Red Bull had introduced their own version of the Double DRS system (DDRS) system in Singapore, tested it and used it for the race although at the time no one outside the F1 teams realised it. In Japan though thanks to Sutton Images, we had seen photos of the RB8 with the DRS open revealing two holes in the endplates, one in each side. At that point we knew that Red Bull were using a DDRS system but we didn’t know what they were blowing. We were sure though that unlike Mercedes Red Bull weren’t blowing the front wing as photos of the front bulkhead showed that it was unchanged.
The aim of this article is to reveal a possibly or definitely what Red Bull is blowing with their version of the DDRS. The first thing discovered this weekend in Korea, again thanks to Sutton Images, is that each hole is actually divided into two smaller ones, however not of equal size.
Then the idea rose that they were actually blowing at two different places. The first one is possibly below the rear wing main plane in order to stall flow in the corner between the rear wing main plane and the endplate to reduce downforce and increase top speed.
Furthermore the size of the hole below the rear wing main plane is consistent with the size of the smaller hole in the endplate.
Here we come to the most intriguing part, it is believed by other Formula 1 technical journalists, Giorgio Piola and Mark Hughes, that Red Bull is blowing the central 15 cm of the beam, where there are less restriction as to what teams can do, in order to reduce its downforce and achieve the drag reduction effect.
However, the central 15 cm of the beam wing is situated behind the gear box, the engine and Red Bull’s cannon like hot air outlet, so it doesn’t get clean flow and is producing relatively less downforce already. So the drag reduction effect would be that high. At first I though that it couldn’t be right, they must be blowing something else. But then it dawned on me. To understand why they are blowing the central 15 cm of the beam wing we have to look at Red Bull’s ramp coanda exhaust with the tunnel underneath. Red Bull unlike other teams is using a ramp to guide the exhaust to the diffuser instead of a McLaren style bulge. By doing this they can more accurately aim the exhaust plume to the diffuser (red colored flow). The ramp though takes up space from the tight coke bottle shaped sidepods that Andrian Newey’s cars have been featuring since 2009. The effect of the tight coke bottle shape was cleaner flow on top of the diffuser allowing it to produce more downforce. In order to retain this advantage Newey has created two holes underneath the coanda ramp.
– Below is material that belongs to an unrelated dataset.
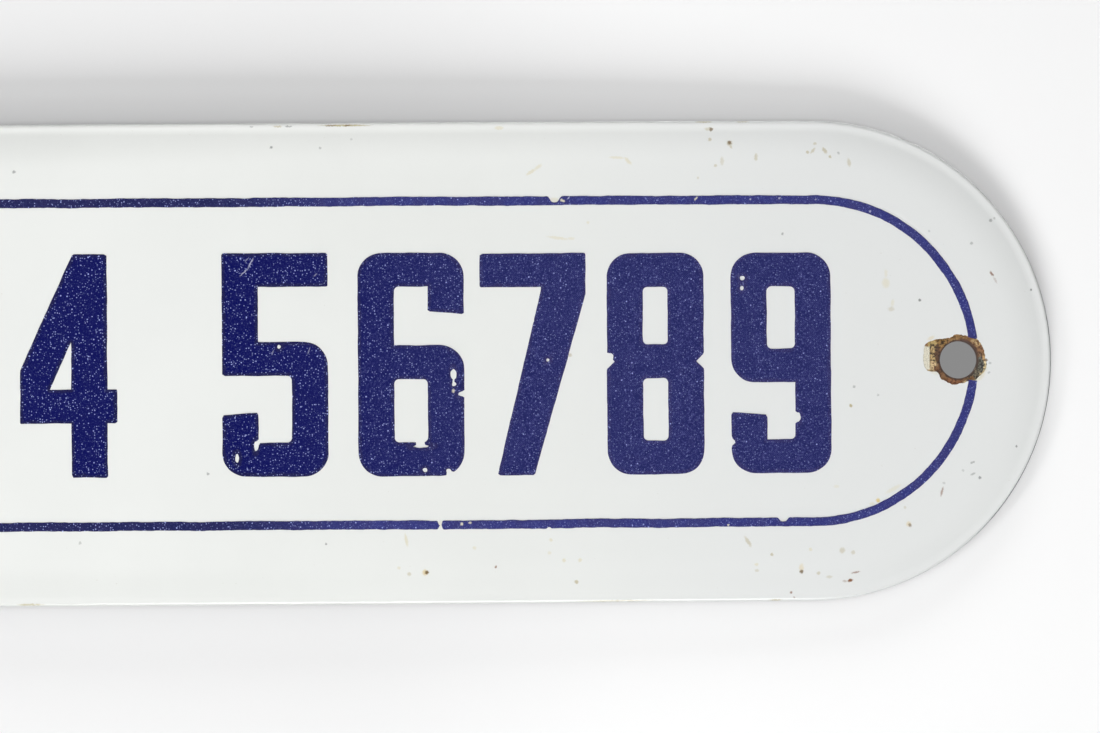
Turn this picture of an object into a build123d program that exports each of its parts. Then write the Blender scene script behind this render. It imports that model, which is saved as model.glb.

The first and bigger tunnel (blue colored flow) is directing air flow inside the sidepods and together with the sidepods internal flow, the air exits above the diffuser again to gain the advantage described above. The second and smaller tunnel (yellow colored flow) is redirecting flow to the starter motor hole, something that Red Bull was doing last year with the RB7 as well. The two tunnels however add a lot of surface area to the bodywork and create additional drag and the RB8 had one of the lowest top speeds.
The reason for blowing the starter motor hole is because it is the steepest part of the diffuser and the one most difficult to keep the flow attached to. The started motor hole behaves like an extra slot in a wing. Blowing inside that slot accentuates this effect keeping the flow attached.
So what does all this have to do with the DDRS system?
The low pressure below the beam wing helps with the extraction of air from the bigger tunnel and from the diffuser. Stalling the central section of the beam wing, removes that effect and airflow from inside the tunnel is now slower and flow underneath the central 15 cm of the diffuser is more likely to stall. When the air entering the two tunnels underneath the coanda ramp can not flow easily on the other side it will spill out and follow the rest of the airflow to the rear of the car.
This sheds some of the drag induced by the two tunnels. So Red Bull are getting a triple effect by blowing the central 15 cm of the beam wing by removing drag from the beam wing itself, stalling the central 15 cm of the diffuser and shedding some drag from the two tunnels underneath the coanda ramp. Add to that the drag reduction from blowing some air below the rear wing main plane and they have achieved a quadruple effect.
If this is indeed what Red Bull are doing, it’s ones again hats off to Andrian Newey and Peter Prodromou.